Raw data
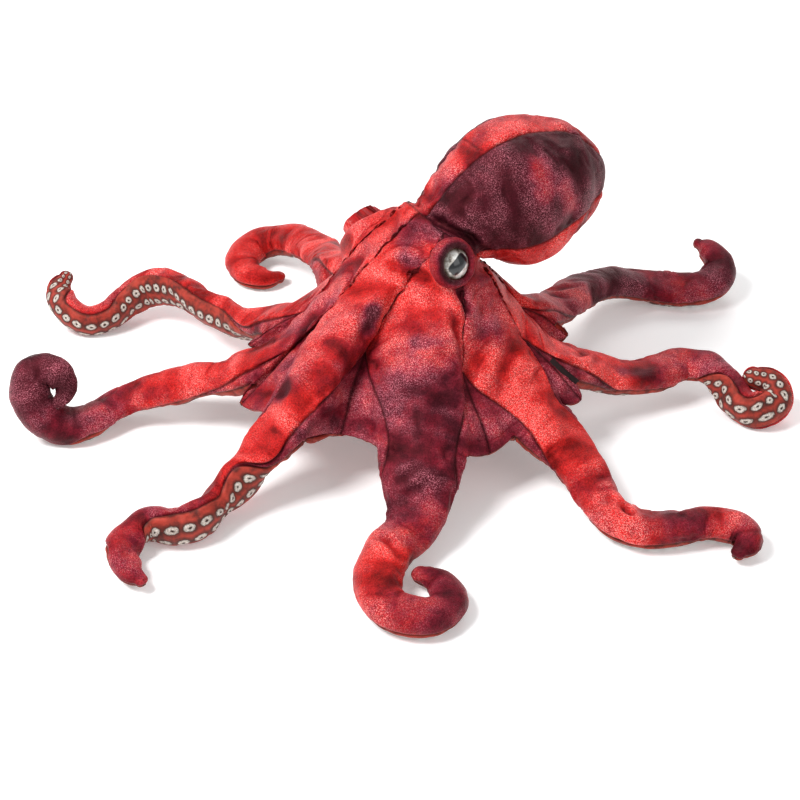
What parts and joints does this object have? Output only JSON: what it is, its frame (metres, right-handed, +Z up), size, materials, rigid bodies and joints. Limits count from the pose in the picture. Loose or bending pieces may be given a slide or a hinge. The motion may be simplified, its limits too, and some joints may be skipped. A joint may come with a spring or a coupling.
{
  "type": "octopus hand puppet",
  "caption": "Stuffed velour octopus hand puppet with a bulbous mantle, moulded eyes, curling arms printed with suckers underneath, and a lined hand opening below.",
  "frame": {"origin": "on the floor, at the centre of the hand opening under the head", "axes": "+Z up, +X to the right in the view across the front, where the mantle leans, -Y towards the front arm"},
  "size_m": [0.757, 0.6452, 0.2792],
  "materials": {
    "red_velour": "crushed",
    "dark_velour": "crushed",
    "purple_velour": "crushed",
    "sucker_print": "printed",
    "lining": "plain",
    "elastic": "ribbed",
    "woven_tab": "woven",
    "eye_plastic": "clear over silver",
    "washer_plastic": "moulded",
    "lid_velour": "crushed",
    "fibre_fill": "loose"
  },
  "bodies": {
    "root": {"hood_gores": "red_velour", "web_gussets": "dark_velour", "base_panel": "sucker_print", "hand_pocket": "lining", "opening_elastic": "elastic", "side_tab": "woven_tab", "eyes": "eye_plastic", "eye_washers": "washer_plastic", "eyelids": "lid_velour"},
    "mantle": {"mantle_gores": "red_velour", "mantle_side_panels": "purple_velour", "mantle_stuffing": "fibre_fill"},
    "arm_1": {"arm_1_top": "red_velour", "arm_1_underside": "sucker_print", "arm_1_stuffing": "fibre_fill"},
    "arm_2": {"arm_2_top": "red_velour", "arm_2_underside": "sucker_print", "arm_2_stuffing": "fibre_fill"},
    "arm_3": {"arm_3_top": "red_velour", "arm_3_underside": "sucker_print", "arm_3_stuffing": "fibre_fill"},
    "arm_4": {"arm_4_top": "red_velour", "arm_4_underside": "sucker_print", "arm_4_stuffing": "fibre_fill"},
    "arm_5": {"arm_5_top": "red_velour", "arm_5_underside": "sucker_print", "arm_5_stuffing": "fibre_fill"},
    "arm_6": {"arm_6_top": "red_velour", "arm_6_underside": "sucker_print", "arm_6_stuffing": "fibre_fill"},
    "arm_7": {"arm_7_top": "red_velour", "arm_7_underside": "sucker_print", "arm_7_stuffing": "fibre_fill"},
    "arm_8": {"arm_8_top": "red_velour", "arm_8_underside": "sucker_print", "arm_8_stuffing": "fibre_fill"},
    "tip_1": {"tip_1_top": "red_velour", "tip_1_underside": "sucker_print", "tip_1_stuffing": "fibre_fill"},
    "tip_2": {"tip_2_top": "red_velour", "tip_2_underside": "sucker_print", "tip_2_stuffing": "fibre_fill"},
    "tip_3": {"tip_3_top": "red_velour", "tip_3_underside": "sucker_print", "tip_3_stuffing": "fibre_fill"},
    "tip_4": {"tip_4_top": "red_velour", "tip_4_underside": "sucker_print", "tip_4_stuffing": "fibre_fill"},
    "tip_5": {"tip_5_top": "red_velour", "tip_5_underside": "sucker_print", "tip_5_stuffing": "fibre_fill"},
    "tip_6": {"tip_6_top": "red_velour", "tip_6_underside": "sucker_print", "tip_6_stuffing": "fibre_fill"},
    "tip_7": {"tip_7_top": "red_velour", "tip_7_underside": "sucker_print", "tip_7_stuffing": "fibre_fill"},
    "tip_8": {"tip_8_top": "red_velour", "tip_8_underside": "sucker_print", "tip_8_stuffing": "fibre_fill"}
  },
  "joints": [
    {"name": "mantle_nod", "type": "hinge", "parent": "root", "child": "mantle", "pos_m": [0.012, 0.012, 0.185], "axis": [0.4384, -0.8988, 0], "range_deg": [0, 25]},
    {"name": "arm_1_root_bend", "type": "hinge", "parent": "root", "child": "arm_1", "pos_m": [-0.013, -0.192, 0.04], "axis": [-0.9927, 0.1207, 0], "range_deg": [-25, 45]},
    {"name": "arm_2_root_bend", "type": "hinge", "parent": "root", "child": "arm_2", "pos_m": [-0.15, -0.151, 0.054], "axis": [-0.6485, 0.7612, 0], "range_deg": [-25, 45]},
    {"name": "arm_3_root_bend", "type": "hinge", "parent": "root", "child": "arm_3", "pos_m": [-0.185, -0.043, 0.061], "axis": [0.1461, 0.9893, 0], "range_deg": [-25, 45]},
    {"name": "arm_4_root_bend", "type": "hinge", "parent": "root", "child": "arm_4", "pos_m": [-0.161, 0.033, 0.07], "axis": [0.6391, 0.7691, 0], "range_deg": [-25, 45]},
    {"name": "arm_5_root_bend", "type": "hinge", "parent": "root", "child": "arm_5", "pos_m": [-0.095, 0.121, 0.087], "axis": [0.9487, 0.3162, 0], "range_deg": [-25, 45]},
    {"name": "arm_6_root_bend", "type": "hinge", "parent": "root", "child": "arm_6", "pos_m": [0.112, 0.048, 0.074], "axis": [0.7964, -0.6048, 0], "range_deg": [-25, 45]},
    {"name": "arm_7_root_bend", "type": "hinge", "parent": "root", "child": "arm_7", "pos_m": [0.15, -0.023, 0.053], "axis": [0.2968, -0.9549, 0], "range_deg": [-25, 45]},
    {"name": "arm_8_root_bend", "type": "hinge", "parent": "root", "child": "arm_8", "pos_m": [0.117, -0.131, 0.043], "axis": [-0.6998, -0.7144, 0], "range_deg": [-25, 45]},
    {"name": "arm_1_mid_bend", "type": "hinge", "parent": "arm_1", "child": "tip_1", "pos_m": [-0.048, -0.294, 0.017], "axis": [-0.998, -0.0634, 0], "range_deg": [-35, 40]},
    {"name": "arm_2_mid_bend", "type": "hinge", "parent": "arm_2", "child": "tip_2", "pos_m": [-0.207, -0.211, 0.02], "axis": [-0.6422, 0.7665, 0], "range_deg": [-35, 40]},
    {"name": "arm_3_mid_bend", "type": "hinge", "parent": "arm_3", "child": "tip_3", "pos_m": [-0.303, -0.038, 0.02], "axis": [-0.4251, 0.9051, 0], "range_deg": [-35, 40]},
    {"name": "arm_4_mid_bend", "type": "hinge", "parent": "arm_4", "child": "tip_4", "pos_m": [-0.262, 0.135, 0.046], "axis": [0.6332, 0.774, 0], "range_deg": [-35, 40]},
    {"name": "arm_5_mid_bend", "type": "hinge", "parent": "arm_5", "child": "tip_5", "pos_m": [-0.163, 0.271, 0.031], "axis": [0.6111, 0.7916, 0], "range_deg": [-35, 40]},
    {"name": "arm_6_mid_bend", "type": "hinge", "parent": "arm_6", "child": "tip_6", "pos_m": [0.196, 0.173, 0.032], "axis": [0.5758, -0.8176, 0], "range_deg": [-35, 40]},
    {"name": "arm_7_mid_bend", "type": "hinge", "parent": "arm_7", "child": "tip_7", "pos_m": [0.25, 0.015, 0.032], "axis": [0.1674, -0.9859, 0], "range_deg": [-35, 40]},
    {"name": "arm_8_mid_bend", "type": "hinge", "parent": "arm_8", "child": "tip_8", "pos_m": [0.164, -0.211, 0.018], "axis": [-0.6783, -0.7348, 0], "range_deg": [-35, 40]}
  ]
}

Brief
Each line of the listing above should be output exactly.

Response to the exercise
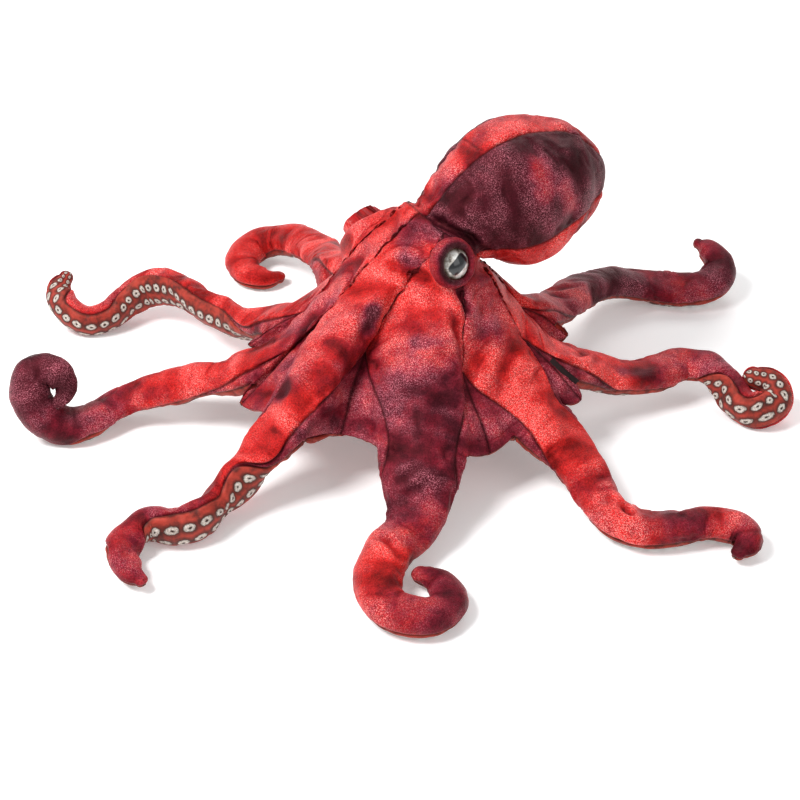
What parts and joints does this object have? Output only JSON: what it is, its frame (metres, right-handed, +Z up), size, materials, rigid bodies and joints. Limits count from the pose in the picture. Loose or bending pieces may be given a slide or a hinge. The motion may be simplified, its limits too, and some joints may be skipped. A joint may come with a spring or a coupling.
{
  "type": "octopus hand puppet",
  "caption": "Stuffed velour octopus hand puppet with a bulbous mantle, moulded eyes, curling arms printed with suckers underneath, and a lined hand opening below.",
  "frame": {"origin": "on the floor, at the centre of the hand opening under the head", "axes": "+Z up, +X to the right in the view across the front, where the mantle leans, -Y towards the front arm"},
  "size_m": [0.757, 0.6452, 0.2792],
  "materials": {
    "red_velour": "crushed",
    "dark_velour": "crushed",
    "purple_velour": "crushed",
    "sucker_print": "printed",
    "lining": "plain",
    "elastic": "ribbed",
    "woven_tab": "woven",
    "eye_plastic": "clear over silver",
    "washer_plastic": "moulded",
    "lid_velour": "crushed",
    "fibre_fill": "loose"
  },
  "bodies": {
    "root": {"hood_gores": "red_velour", "web_gussets": "dark_velour", "base_panel": "sucker_print", "hand_pocket": "lining", "opening_elastic": "elastic", "side_tab": "woven_tab", "eyes": "eye_plastic", "eye_washers": "washer_plastic", "eyelids": "lid_velour"},
    "mantle": {"mantle_gores": "red_velour", "mantle_side_panels": "purple_velour", "mantle_stuffing": "fibre_fill"},
    "arm_1": {"arm_1_top": "red_velour", "arm_1_underside": "sucker_print", "arm_1_stuffing": "fibre_fill"},
    "arm_2": {"arm_2_top": "red_velour", "arm_2_underside": "sucker_print", "arm_2_stuffing": "fibre_fill"},
    "arm_3": {"arm_3_top": "red_velour", "arm_3_underside": "sucker_print", "arm_3_stuffing": "fibre_fill"},
    "arm_4": {"arm_4_top": "red_velour", "arm_4_underside": "sucker_print", "arm_4_stuffing": "fibre_fill"},
    "arm_5": {"arm_5_top": "red_velour", "arm_5_underside": "sucker_print", "arm_5_stuffing": "fibre_fill"},
    "arm_6": {"arm_6_top": "red_velour", "arm_6_underside": "sucker_print", "arm_6_stuffing": "fibre_fill"},
    "arm_7": {"arm_7_top": "red_velour", "arm_7_underside": "sucker_print", "arm_7_stuffing": "fibre_fill"},
    "arm_8": {"arm_8_top": "red_velour", "arm_8_underside": "sucker_print", "arm_8_stuffing": "fibre_fill"},
    "tip_1": {"tip_1_top": "red_velour", "tip_1_underside": "sucker_print", "tip_1_stuffing": "fibre_fill"},
    "tip_2": {"tip_2_top": "red_velour", "tip_2_underside": "sucker_print", "tip_2_stuffing": "fibre_fill"},
    "tip_3": {"tip_3_top": "red_velour", "tip_3_underside": "sucker_print", "tip_3_stuffing": "fibre_fill"},
    "tip_4": {"tip_4_top": "red_velour", "tip_4_underside": "sucker_print", "tip_4_stuffing": "fibre_fill"},
    "tip_5": {"tip_5_top": "red_velour", "tip_5_underside": "sucker_print", "tip_5_stuffing": "fibre_fill"},
    "tip_6": {"tip_6_top": "red_velour", "tip_6_underside": "sucker_print", "tip_6_stuffing": "fibre_fill"},
    "tip_7": {"tip_7_top": "red_velour", "tip_7_underside": "sucker_print", "tip_7_stuffing": "fibre_fill"},
    "tip_8": {"tip_8_top": "red_velour", "tip_8_underside": "sucker_print", "tip_8_stuffing": "fibre_fill"}
  },
  "joints": [
    {"name": "mantle_nod", "type": "hinge", "parent": "root", "child": "mantle", "pos_m": [0.012, 0.012, 0.185], "axis": [0.4384, -0.8988, 0], "range_deg": [0, 25]},
    {"name": "arm_1_root_bend", "type": "hinge", "parent": "root", "child": "arm_1", "pos_m": [-0.013, -0.192, 0.04], "axis": [-0.9927, 0.1207, 0], "range_deg": [-25, 45]},
    {"name": "arm_2_root_bend", "type": "hinge", "parent": "root", "child": "arm_2", "pos_m": [-0.15, -0.151, 0.054], "axis": [-0.6485, 0.7612, 0], "range_deg": [-25, 45]},
    {"name": "arm_3_root_bend", "type": "hinge", "parent": "root", "child": "arm_3", "pos_m": [-0.185, -0.043, 0.061], "axis": [0.1461, 0.9893, 0], "range_deg": [-25, 45]},
    {"name": "arm_4_root_bend", "type": "hinge", "parent": "root", "child": "arm_4", "pos_m": [-0.161, 0.033, 0.07], "axis": [0.6391, 0.7691, 0], "range_deg": [-25, 45]},
    {"name": "arm_5_root_bend", "type": "hinge", "parent": "root", "child": "arm_5", "pos_m": [-0.095, 0.121, 0.087], "axis": [0.9487, 0.3162, 0], "range_deg": [-25, 45]},
    {"name": "arm_6_root_bend", "type": "hinge", "parent": "root", "child": "arm_6", "pos_m": [0.112, 0.048, 0.074], "axis": [0.7964, -0.6048, 0], "range_deg": [-25, 45]},
    {"name": "arm_7_root_bend", "type": "hinge", "parent": "root", "child": "arm_7", "pos_m": [0.15, -0.023, 0.053], "axis": [0.2968, -0.9549, 0], "range_deg": [-25, 45]},
    {"name": "arm_8_root_bend", "type": "hinge", "parent": "root", "child": "arm_8", "pos_m": [0.117, -0.131, 0.043], "axis": [-0.6998, -0.7144, 0], "range_deg": [-25, 45]},
    {"name": "arm_1_mid_bend", "type": "hinge", "parent": "arm_1", "child": "tip_1", "pos_m": [-0.048, -0.294, 0.017], "axis": [-0.998, -0.0634, 0], "range_deg": [-35, 40]},
    {"name": "arm_2_mid_bend", "type": "hinge", "parent": "arm_2", "child": "tip_2", "pos_m": [-0.207, -0.211, 0.02], "axis": [-0.6422, 0.7665, 0], "range_deg": [-35, 40]},
    {"name": "arm_3_mid_bend", "type": "hinge", "parent": "arm_3", "child": "tip_3", "pos_m": [-0.303, -0.038, 0.02], "axis": [-0.4251, 0.9051, 0], "range_deg": [-35, 40]},
    {"name": "arm_4_mid_bend", "type": "hinge", "parent": "arm_4", "child": "tip_4", "pos_m": [-0.262, 0.135, 0.046], "axis": [0.6332, 0.774, 0], "range_deg": [-35, 40]},
    {"name": "arm_5_mid_bend", "type": "hinge", "parent": "arm_5", "child": "tip_5", "pos_m": [-0.163, 0.271, 0.031], "axis": [0.6111, 0.7916, 0], "range_deg": [-35, 40]},
    {"name": "arm_6_mid_bend", "type": "hinge", "parent": "arm_6", "child": "tip_6", "pos_m": [0.196, 0.173, 0.032], "axis": [0.5758, -0.8176, 0], "range_deg": [-35, 40]},
    {"name": "arm_7_mid_bend", "type": "hinge", "parent": "arm_7", "child": "tip_7", "pos_m": [0.25, 0.015, 0.032], "axis": [0.1674, -0.9859, 0], "range_deg": [-35, 40]},
    {"name": "arm_8_mid_bend", "type": "hinge", "parent": "arm_8", "child": "tip_8", "pos_m": [0.164, -0.211, 0.018], "axis": [-0.6783, -0.7348, 0], "range_deg": [-35, 40]}
  ]
}